C'est à partir de ces grands indicateurs que nous lançons un certain nombre de programmes, qui doivent inciter à aller plus loin encore. Toute notre action se bâtit autour de trois pôles convergents : la sensibilisation à la fragilité de l'environnement, la dénonciation en cas de problème, et les programmes que nous menons sur le terrain avec les acteurs territoriaux afin de sensibiliser les décideurs – publics et privés – aux solutions que l'on peut apporter.

Le WWF sait entretenir la polémique en cas de nécessité, mais telle n'est pas sa raison d'être. Nous adoptons systématiquement une approche de proposition et de construction. Nous préférons agir au plus près des besoins de nos concitoyens, en particulier dans ce qui touche aux besoins communs, à cet espace collectif qui fait converger les intérêts de toutes les parties prenantes.

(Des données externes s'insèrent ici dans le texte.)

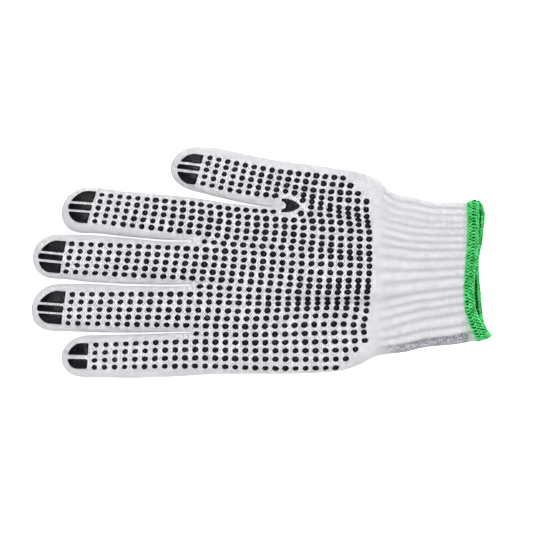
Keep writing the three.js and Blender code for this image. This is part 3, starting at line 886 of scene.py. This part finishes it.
def stitch_legs(tree, column, row):
    """How high a point lies on the legs of its stitch, from 0 beside the yarn to 1 on top of it."""
    inside = add(tree, "ShaderNodeMath", {0: column}, operation="FRACT")
    centred = add(tree, "ShaderNodeMath", {0: inside, 1: 0.5}, operation="SUBTRACT")
    from_middle = add(tree, "ShaderNodeMath", {0: centred}, operation="ABSOLUTE")
    off_leg = add(tree, "ShaderNodeMath", {0: from_middle, 1: LEG_PLACE}, operation="SUBTRACT")
    leg_share = add(tree, "ShaderNodeMath", {0: off_leg, 1: LEG_NARROWNESS}, operation="MULTIPLY")
    leg_square = add(tree, "ShaderNodeMath", {0: leg_share, 1: leg_share}, operation="MULTIPLY")
    leg = add(tree, "ShaderNodeMath", {0: 1.0, 1: leg_square}, operation="SUBTRACT")
    lean = add(tree, "ShaderNodeMath", {0: from_middle, 1: row}, operation="ADD")
    turn = add(tree, "ShaderNodeMath", {0: lean}, operation="FRACT")
    angle = add(tree, "ShaderNodeMath", {0: turn, 1: math.pi}, operation="MULTIPLY")
    hump = add(tree, "ShaderNodeMath", {0: angle}, operation="SINE")
    overlap = add(
        tree, "ShaderNodeMath", {0: hump, 1: LOOP_RISE, 2: 1 - LOOP_RISE}, operation="MULTIPLY_ADD"
    )
    return add(tree, "ShaderNodeMath", {0: leg, 1: overlap}, operation="MULTIPLY", use_clamp=True)


def stitch_holes(tree, column, row, along_glove):
    """The holes between the loops, staggered, and each of them open to a different degree."""
    along = add(tree, "ShaderNodeMath", {0: column, 1: row}, operation="ADD")
    against = add(tree, "ShaderNodeMath", {0: column, 1: row}, operation="SUBTRACT")
    lattice = add(tree, "ShaderNodeCombineXYZ", {0: along, 1: against})
    cell = add(tree, "ShaderNodeVectorMath", {0: lattice}, operation="FLOOR")
    in_cell = add(tree, "ShaderNodeVectorMath", {0: lattice}, operation="FRACTION")
    off_hole = add(tree, "ShaderNodeVectorMath", {0: in_cell, 1: (0.5, 0.5, 0.0)}, operation="SUBTRACT")
    away = add(tree, "ShaderNodeVectorMath", {0: off_hole}, operation="LENGTH")
    hole = add(
        tree,
        "ShaderNodeMath",
        {0: away.outputs["Value"], 1: -HOLE_STEEPNESS, 2: HOLE_STEEPNESS * HOLE_RADIUS},
        operation="MULTIPLY_ADD",
        use_clamp=True,
    )
    chance = add(tree, "ShaderNodeTexWhiteNoise", {"Vector": cell})
    openness = add(
        tree, "ShaderNodeMath", {0: chance, 1: HOLE_VARIETY, 2: HOLE_LEAST}, operation="MULTIPLY_ADD"
    )
    tighter = add(tree, "ShaderNodeMapRange", {"Value": along_glove, **TIGHTER})
    open_share = add(tree, "ShaderNodeMath", {0: openness, 1: tighter}, operation="MULTIPLY")
    return add(tree, "ShaderNodeMath", {0: hole, 1: open_share}, operation="MULTIPLY", use_clamp=True)


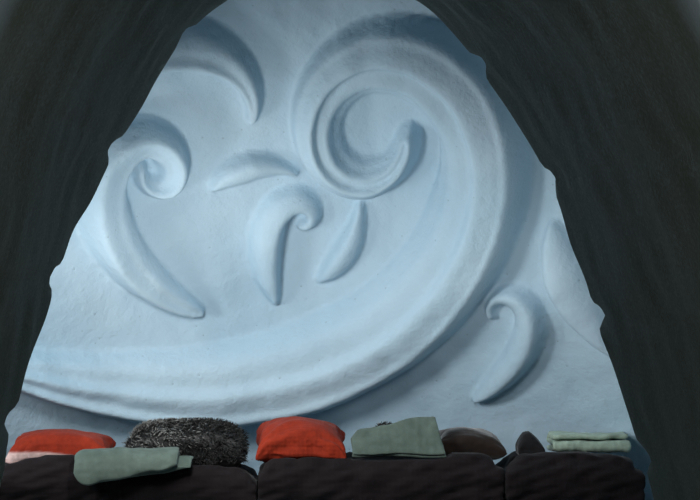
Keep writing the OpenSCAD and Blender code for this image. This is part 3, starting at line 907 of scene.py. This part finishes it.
class IGLOO_OT_cushions(bpy.types.Operator):
    """Fill the red cushions and the brown one"""
    bl_idname = "igloo.cushions"
    bl_label = "Cushions"

    def execute(self, context):
        for node, (inset, form, fold, seed, finish, slot, fill) in CUSHIONS.items():
            obj = pillow("soft_" + node, node, inset, **form)
            inflate(obj, pressure=4.0, cap=0.014)
            corner_folds(obj, node, fold, seed)
            u, v, w = shares_of(obj, node)
            if slot == "red_cloth":
                # The left one's left front gets a painted highlight in pale rose, below a falling seam
                below = np.clip(0.5 - (w + 0.05 + 0.62 * (u + 1)) * 6, 0, 1)
                set_value(obj, "lining", below * (v < 0.2) * (node == "cushion_red_left"))
            # The left end hangs over the falling end of its pad
            points = points_of(obj)
            points[:, 2] -= hang_of(node, u) * np.clip((1 - w) / 1.6, 0, 1)
            set_points(obj, points)
            keep_in(obj, node, below=(0, 0, SINK + 0.035), above=(0, 0, 0.008))
            finish_piece(obj, finish, slot, [node])
        return {"FINISHED"}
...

Comment s'alimenter durablement ? Comment avoir une santé durable ? Comment se loger durablement ? Ces questions sont au coeur de notre réflexion.

L'organigramme du département des programmes de conservation montre dans quels grands domaines nous développons nos activités : éducation à l'environnement et sensibilisation générale ; changement climatique et énergie, urbanisme et autres politiques publiques, au gré des échéances comme la révision de la PAC en 2013, ou la politique commune de la pêche ; arc alpin et région méditerranéenne, en lien notamment avec le tourisme ; océans et littoral ; eau douce (écosystèmes et liens avec l'agriculture) ; forêts tropicales et tempérées, commerce du bois, certification forestière ; outre-mer, en particulier Guyane et Nouvelle-Calédonie.